Repeat verbatim every line of the material, beginning at the line that holds "in imported if" and ending at its last line.

——

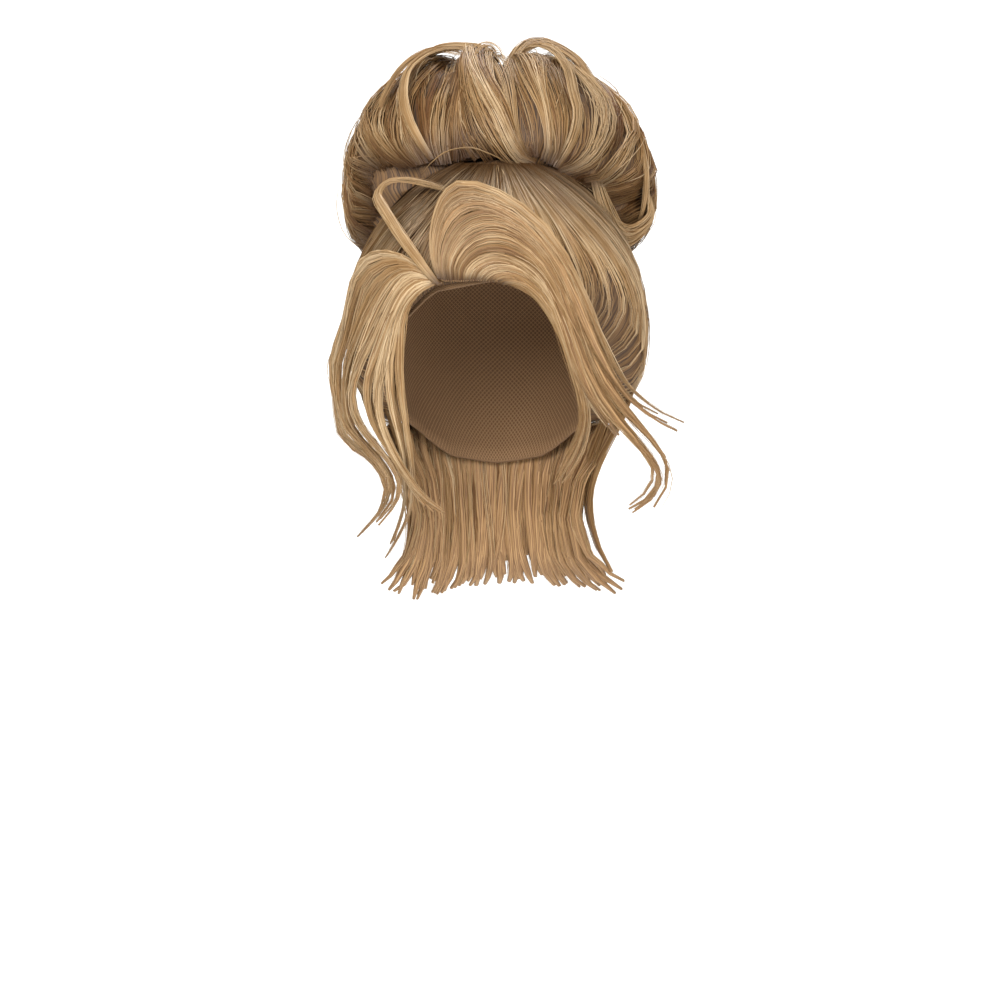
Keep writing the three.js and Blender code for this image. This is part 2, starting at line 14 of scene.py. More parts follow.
import bpy
import numpy as np
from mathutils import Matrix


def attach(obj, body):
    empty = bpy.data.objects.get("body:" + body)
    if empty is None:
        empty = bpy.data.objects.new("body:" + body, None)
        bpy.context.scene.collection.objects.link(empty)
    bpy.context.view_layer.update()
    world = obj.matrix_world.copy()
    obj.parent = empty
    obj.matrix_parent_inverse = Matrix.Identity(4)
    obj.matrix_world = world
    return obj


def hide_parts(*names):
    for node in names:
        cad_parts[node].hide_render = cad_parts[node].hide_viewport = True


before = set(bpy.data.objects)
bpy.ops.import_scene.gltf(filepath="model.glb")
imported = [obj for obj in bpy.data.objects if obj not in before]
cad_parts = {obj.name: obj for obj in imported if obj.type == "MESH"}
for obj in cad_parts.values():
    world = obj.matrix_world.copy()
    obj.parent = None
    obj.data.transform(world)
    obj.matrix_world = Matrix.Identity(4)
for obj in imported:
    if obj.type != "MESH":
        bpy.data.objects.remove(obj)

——

> **Worked solution**
cad_parts = {obj.name: obj for obj in imported if obj.type == "MESH"}
for obj in cad_parts.values():
    world = obj.matrix_world.copy()
    obj.parent = None
    obj.data.transform(world)
    obj.matrix_world = Matrix.Identity(4)
for obj in imported:
    if obj.type != "MESH":
        bpy.data.objects.remove(obj)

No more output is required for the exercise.